Hace unos cuantos días hablábamos del punto de vista
adoptado por las personas que dentro y fuera de México discuten,
en el aspecto internacional, el problema de nuestro petróleo,
y decíamos que esta discusión seguirá girando
en torno a los cuatro puntos siguientes: el derecho del gobierno de
México para utilizar los recursos naturales del país
en la forma que más le convenga; la validez de la Constitución
de 1917; la congruencia entre el artículo 27 constitucional,
que declara bienes de la nación los depósitos petrolíferos,
y el artículo 14 del mismo código, que establece el
principio de no retroactividad de las leyes; y, finalmente, el derecho
de las potencias extranjeras a dar por irrecusable en este asunto
su intromisión diplomática.
Otro es el aspecto del mismo problema, visto desde nuestro territorio.
Cuando deja de atenderse particularmente a los conflictos internacionales
que la nueva legislación puede provocar, y se piensa sólo
en la necesidad de esta legislación como una medida protectora
de la riqueza pública de México, pierden su importancia
primera los argumentos favorables o adversos a los intereses petroleros
creados, y tan sólo queda en pie el deber ineludible de que
la nación lleve a cabo una política bien concebida ya
y bien resuelta. Porque si bien es verdad que ninguno, entre los compromisos
contraídos por la Revolución, y consagrados por la Carta
Magna de Querétaro, encierra mayor gravedad ni mayores peligros
que la nacionalización del petróleo, también
es cierto que el sentir público mexicano estima ya conquista
intocable esa medida revolucionaria, debido, más que a otra
cosa, a la estrecha relación que existe entre ella y muchas
necesidades de nuestra economía interna.
Y al juzgar así, la opinión pública no se engaña.
La nacionalización del petróleo en México no
es, como algunos suponen, una simple aventura fiscal o un mero ensayo
de bolchevismo, sino una reforma orgánica de la cual dependen
transformaciones profundas en la capacidad económica del país.
El alud de comentarios, protestas, disputas y temores nacidos de ella
se debe justamente a su carácter inminente, a la gran suma
de verdad que en ella se descubre tan pronto como se le compara con
las condiciones actuales.
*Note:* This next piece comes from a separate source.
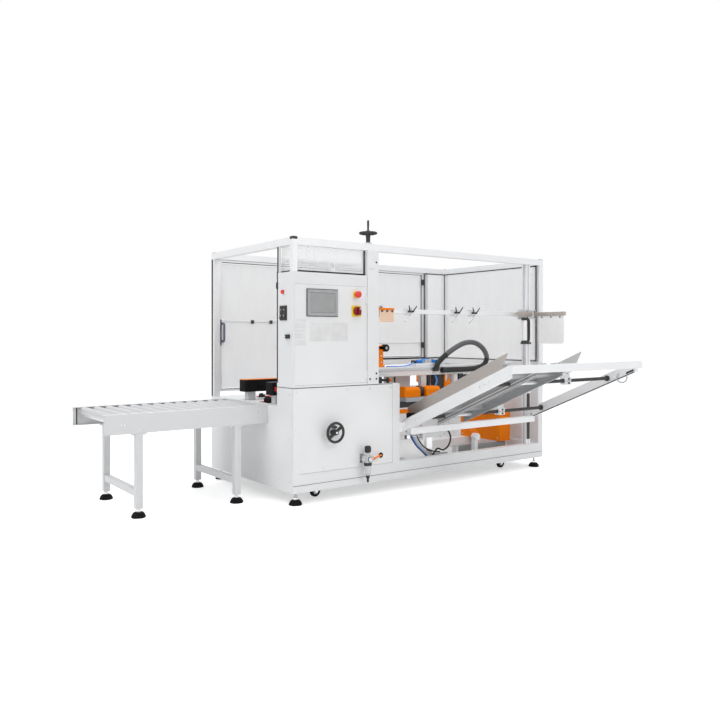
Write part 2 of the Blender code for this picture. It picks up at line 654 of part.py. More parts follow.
def build_magazine():
    """Two sloping rails with their cross members and rods, and the belt bed between them."""
    left, right, wide = MAGAZINE_LEFT, MAGAZINE_RIGHT, MAGAZINE_RAIL
    front, tall = MAGAZINE_FRONT, MAGAZINE_RAIL_HEIGHT
    inner_left, inner_right = left + wide / 2, right - wide / 2
    foot = bed_height(LEFT_RAIL_END) - tall
    pieces = [sloped(left, left + wide, front, LEFT_RAIL_END, 0, -tall),
              sloped(right - wide, right, front, RIGHT_RAIL_END, 0, -tall),
              block((left, front - FRONT_BEAM_DEPTH, MAGAZINE_TOP - FRONT_BEAM_HEIGHT), (right, front + 0.005, MAGAZINE_TOP)),
              block((inner_left, -0.045, foot - 0.010), (inner_right, -0.005, foot + 0.028)),
              block((FRONT_POST_END + GAP, 0.004, foot + 0.004), (left + 0.01, LEFT_RAIL_END - 0.002, foot + 0.060)),
              block((right - wide + 0.002, -0.006, foot + 0.008), (right - 0.002, GUIDE_POST_FRONT - GAP, foot + 0.058))]
    pieces += [sloped(inner_left, BED_END + 0.02, y - 0.02, y + 0.02, -0.016 - GAP, -0.034) for y in BED_CROSSINGS]
    pieces += [rod((inner_left, y, bed_height(y) - ROD_DROP), (inner_right, y, bed_height(y) - ROD_DROP), ROD_RADIUS)
               for y in (UPPER_ROD, LOWER_ROD)]
    node("magazine_frame", fused(pieces), WHITE)
    half = BED_START + (BED_END - BED_START) * 0.42
    other = BED_END - (BED_END - BED_START) * 0.42
    bed = [sloped(BED_START, half, front + 0.012, -0.01, 0.010, -0.016),
           sloped(other, BED_END, front + 0.012, -0.01, 0.010, -0.016)]
    bed += [sloped(half - 0.01, other + 0.01, y - 0.02, y + 0.02, 0.002, -0.014) for y in (-0.70, -0.40, -0.08)]
    skirts = [sloped(x, x + BED_SKIRT, front + 0.012, -0.05, -0.008, -BED_DROP) for x in (BED_START, BED_END - BED_SKIRT)]
    cutters = [rod((BED_START - 0.01, y, bed_height(y) - ROD_DROP), (BED_END + 0.01, y, bed_height(y) - ROD_DROP),
                   ROD_RADIUS + RUN) for y in (UPPER_ROD, LOWER_ROD)]
    cutters += [sloped(BED_START - 0.01, BED_END + 0.03, y - 0.02 - GAP, y + 0.02 + GAP, -0.016 + GAP, -0.034 - GAP)
                for y in BED_CROSSINGS]
    node("magazine_bed", drilled(fused(bed + skirts), cutters), ALUMINIUM)
    low = GUIDE_SHEET
    fixed = [guide_plate(FIXED_GUIDE, LEFT_RAIL_END + 0.03),
             sloped(left + 0.002, FIXED_GUIDE + low, GUIDE_TIP + 0.06, LEFT_RAIL_END - 0.01, low, GAP)]
    node("fixed_guide", fused(fixed), STEEL)
    start = MOVING_GUIDE
    moving = [guide_plate(start, LEFT_RAIL_END + 0.03, 0.012),
              sloped(start, start + 0.040, GUIDE_TIP + 0.06, LEFT_RAIL_END + 0.03, 0.012 + low, 0.012)]
    for y in (UPPER_ROD, LOWER_ROD):
        middle = bed_height(y) - ROD_DROP
        saddle = block((start - 0.010, y - SADDLE / 2, middle - SADDLE / 2), (start + 0.040, y + SADDLE / 2, bed_height(y) + 0.013))
        bore = rod((start - 0.02, y, middle), (start + 0.05, y, middle), ROD_RADIUS + RUN)
        moving.append(drilled(saddle, [bore]))
    node("moving_guide", fused(moving), STEEL, (start, 0, bed_height(0)))


def guide_plate(start, back, low=GAP):
    """A guide's upright sheet, cut square to the slope at its tip."""
    tip = GUIDE_TIP
    outline = [(tip + 0.05, bed_height(tip + 0.05) + low), (back, bed_height(back) + low),
               (back, bed_height(back) + GUIDE_HEIGHT), (tip, bed_height(tip) + GUIDE_HEIGHT)]
    return plate("X", start, start + GUIDE_SHEET, outline)


def build_hold_down():
    """The guide post, and the bar that slides up and down between it and the column."""
    post, wide, front = GUIDE_POST_START, GUIDE_POST_WIDTH, GUIDE_POST_FRONT
    ring_top = BODY_BOTTOM + RING_HEIGHT
    node("guide_post", block((post, front, ring_top + GAP), (post + wide, front + wide, BODY_HEIGHT - GUARD_PROFILE - GAP)),
         ALUMINIUM)
    low, high = BAR_HEIGHT - BAR_SIZE / 2, BAR_HEIGHT + BAR_SIZE / 2
    bar_front = front + 0.004
    arm = post + wide + RUN
    pieces = [block((COLUMN_END + 0.02, bar_front, low), (post - RUN - 0.02, bar_front + BAR_SIZE, high)),
              block((COLUMN_END + RUN, 0.002, low - 0.02), (COLUMN_END + 0.035, COLUMN_DEPTH - 0.002, high + 0.02)),
              block((post - 0.045, -0.025, low - 0.02), (post - RUN, front + wide, high + 0.02)),
              block((post - 0.040, -0.024, low - 0.018), (arm + 0.02, front - RUN, high + 0.018)),
              block((arm, ARM_FRONT, low + 0.006), (arm + 0.02, ARM_BACK, high - 0.004)),
              block((arm + 0.004, BOARD_FRONT, BAR_HEIGHT - BOARD_DROP), (arm + 0.010, BOARD_BACK, low + 0.010))]
    node("hold_down_bar", fused(pieces), ALUMINIUM, (COLUMN_END, bar_front, BAR_HEIGHT))


# ---------------------------------------------------------------- inside

def build_inside():
    """What opens, pushes, drives and tapes the carton."""
    rest = BEAM_TOP + RUN
    middle = (BEAM_FRONT + BEAM_BACK) / 2
    x = ARM_PLACE
    arm = [rod((x, middle, rest), (x, middle, rest + 0.012), 0.026, 16),
           block((x - 0.016, middle - 0.006, rest + 0.010), (x + 0.016, middle + 0.006, ARM_TOP - 0.008)),
           block((x - 0.010, middle - 0.005, ARM_TOP - 0.034), (x + ARM_REACH, middle + 0.005, ARM_TOP - 0.010)),
           rod((x + ARM_REACH, middle - 0.018, ARM_TOP - 0.024), (x + ARM_REACH, middle + 0.018, ARM_TOP - 0.024), 0.024, 16)]
    node("opening_arm", fused(arm), ORANGE, (x, middle, rest))
    start, end = PUSHER_START, PUSHER_START + PUSHER_LENGTH
    plate_start = end + PUSHER_PLATE
    pusher = [block((start, BEAM_FRONT + 0.004, rest), (end, BEAM_BACK + 0.01, rest + 0.045)),
              block((end - 0.03, BEAM_BACK + 0.002, BEAM_TOP - 0.02), (plate_start + 0.005, BEAM_BACK + 0.022, rest + 0.030)),
              block((plate_start, BEAM_BACK + 0.005, PUSHER_BOTTOM), (plate_start + 0.012, PUSHER_BACK, rest + 0.020))]
    node("pusher", fused(pusher), ORANGE, (start, middle, rest))
    node("drive_box", block(*DRIVE_BOX), ORANGE)
    for name, y in (("near", NEAR_BELT), ("far", FAR_BELT)):
        belt = [block((BELT_START, y, BELT_BOTTOM), (BELT_END, y + BELT_THICK, BELT_TOP))]
        belt += [block((foot, y + 0.02, TRACK_TOP + RUN), (foot + 0.05, y + BELT_THICK - 0.02, BELT_BOTTOM + 0.01))
                 for foot in (BELT_START + 0.03, BELT_END - 0.08)]
        node(f"side_belt_{name}", fused(belt), BLACK, (BELT_START, y, TRACK_TOP))
    (slot_left, slot_front), (slot_right, slot_back) = TAPE_SLOT
    tape = [block((slot_left + GAP + 0.003, slot_front + GAP, TRACK_TOP - 0.075), (slot_right - GAP, slot_back - GAP, TRACK_TOP)),
            rod((slot_left + 0.05, slot_front + 0.02, TRACK_TOP + 0.008), (slot_left + 0.05, slot_back - 0.02, TRACK_TOP + 0.008),
                TAPE_UNIT_TOP - TRACK_TOP - 0.008, 14)]
    node("tape_unit", fused(tape), RED)
    y = BEAM_FRONT - CONDUIT_RADIUS - GAP
    low = BEAM_BOTTOM + CONDUIT_RADIUS + 0.012
    node("cable_conduit", tube(smooth_line([
        (1.258, y, low + 0.010), (1.285, y, low + 0.055), (1.360, y, low + 0.108), (1.440, y, low + 0.150),
        (1.530, y, low + 0.181), (1.620, y, low + 0.180), (1.695, y, low + 0.145), (1.738, y, low + 0.088),
        (1.722, y, low + 0.036), (1.660, y, low + 0.009), (1.560, y, low), (1.440, y, low), (1.330, y, low)]),
        CONDUIT_RADIUS), BLACK)


def smooth_line(route, steps=3):
    """Points along a Catmull-Rom curve through route."""
    places = [Vector(point) for point in route]
    places = [2 * places[0] - places[1], *places, 2 * places[-1] - places[-2]]
    points = []
    for a, b, c, d in zip(places, places[1:], places[2:], places[3:]):
        for step in range(steps):
            t = step / steps
            points.append(0.5 * (2 * b + (c - a) * t + (2 * a - 5 * b + 4 * c - d) * t ** 2
                                 + (3 * b - a - 3 * c + d) * t ** 3))
    return [*points, places[-2]]


clear_scene()
parts = bpy.data.collections.new("carton_sealer_machine")
bpy.context.scene.collection.children.link(parts)
machine = bpy.data.objects.new("machine", None)
machine.location = ((CONVEYOR_LENGTH - BODY_LENGTH) / 2, (FRONT_BEAM_DEPTH - MAGAZINE_FRONT - BODY_DEPTH) / 2, 0)
parts.objects.link(machine)

build_feet()
build_casters()
build_conveyor()
build_base_frame()
build_cladding()
build_guards()
build_cabinet()
build_column()
build_front_fittings()
build_magazine()
build_hold_down()
build_inside()
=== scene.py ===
"""Looks of a carton erecting and sealing machine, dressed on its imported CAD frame.

Lengths are in metres. Pieces are placed in the machine frame: its origin is on the floor under the
front left corner of the body, with X along the machine, Y towards its back and Z up. The frame's
control cabinet gives where that corner is.
"""

import logging
import math
from dataclasses import dataclass, field
from enum import Enum
from typing import Any, Iterable, Optional, Sequence, Union

import bmesh
import bpy
from mathutils import Matrix, Vector

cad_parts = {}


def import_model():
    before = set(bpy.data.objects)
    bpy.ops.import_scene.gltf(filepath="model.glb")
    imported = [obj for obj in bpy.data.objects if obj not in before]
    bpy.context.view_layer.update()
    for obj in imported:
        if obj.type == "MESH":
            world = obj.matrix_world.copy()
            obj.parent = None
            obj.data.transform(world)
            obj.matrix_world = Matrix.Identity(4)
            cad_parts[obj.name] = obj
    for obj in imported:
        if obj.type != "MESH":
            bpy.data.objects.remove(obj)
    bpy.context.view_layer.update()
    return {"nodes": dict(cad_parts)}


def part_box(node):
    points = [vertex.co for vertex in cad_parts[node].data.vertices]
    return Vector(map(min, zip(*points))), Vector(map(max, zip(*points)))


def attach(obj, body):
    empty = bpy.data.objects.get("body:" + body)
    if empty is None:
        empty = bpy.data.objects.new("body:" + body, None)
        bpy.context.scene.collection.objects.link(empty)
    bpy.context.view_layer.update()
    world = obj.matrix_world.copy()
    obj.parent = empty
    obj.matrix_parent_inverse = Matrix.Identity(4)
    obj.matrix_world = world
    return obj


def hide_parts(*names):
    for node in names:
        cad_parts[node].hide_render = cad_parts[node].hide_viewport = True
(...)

Los ojos del mundo entero están ahora
puestos en nosotros, no tanto por la mucha riqueza extranjera cuya
suerte se fallará aquí, cuanto porque, al mismo tiempo,
se trata de definir derechos fundamentales en la órbita de
un pueblo.
Ciertamente, no faltan políticos ni publicistas mexicanos para
quienes el problema del petróleo empieza en el momento en que
fue redactado el artículo 27 de la Constitución; en
otras palabras, gente que no mira en todo esto más que una
tempestad internacional torpemente desencadenada, la cual hay que
aplacar. Y los que así piensan, piensan también que
el medio más inteligente, más adecuado, más sencillo
de resolver el problema se reduce a suprimir o modificar a toda costa
el artículo 27, regresando, si es preciso, a la Constitución
anterior. Este modo de ver las cosas, por supuesto, es el que más
se aleja del corazón del asunto y de cuanto él promete
a la nación mexicana.
Para los países interesados en el petróleo de nuestro
país, no hay más problema petrolero que el de sus intereses.
Pero para nosotros, lesionar los intereses privados en forma mínima,
ya sean éstos nacionales, ya extranjeros, es sólo una
parte de las consideraciones que deben tomarse en cuenta al llevar
a cabo la política del petróleo. Lo esencial del asunto
para México es la necesidad de nacionalizar y tener bajo la
mano algo que es enorme riqueza pública; lo incidental, lo
transitorio es que una parte de esta riqueza pertenece a capitalistas
extranjeros y que ello da lugar a complicaciones con el exterior.
Tal parece ser, a nuestro juicio, el punto de vista que debe normar
la interpretación mexicana de la cuestión del petróleo,
y ese mismo punto de vista mide la responsabilidad del gobierno. Nuestros
estadistas, nuestros legisladores están obligados a superar
el conflicto cumpliendo con la promesa revolucionaria de nacionalizar
los yacimientos petrolíferos, pero evitando, a la vez, el escollo
internacional que amenaza interponerse. No puede el gobierno declararse
incapaz de eludir los conflictos internacionales y renunciar entonces
a la política petrolera revolucionaria, ni tampoco insistir
en ésta a costa de peligros exteriores graves. Su deber, su
compromiso, es encontrar el justo medio, el camino inteligente.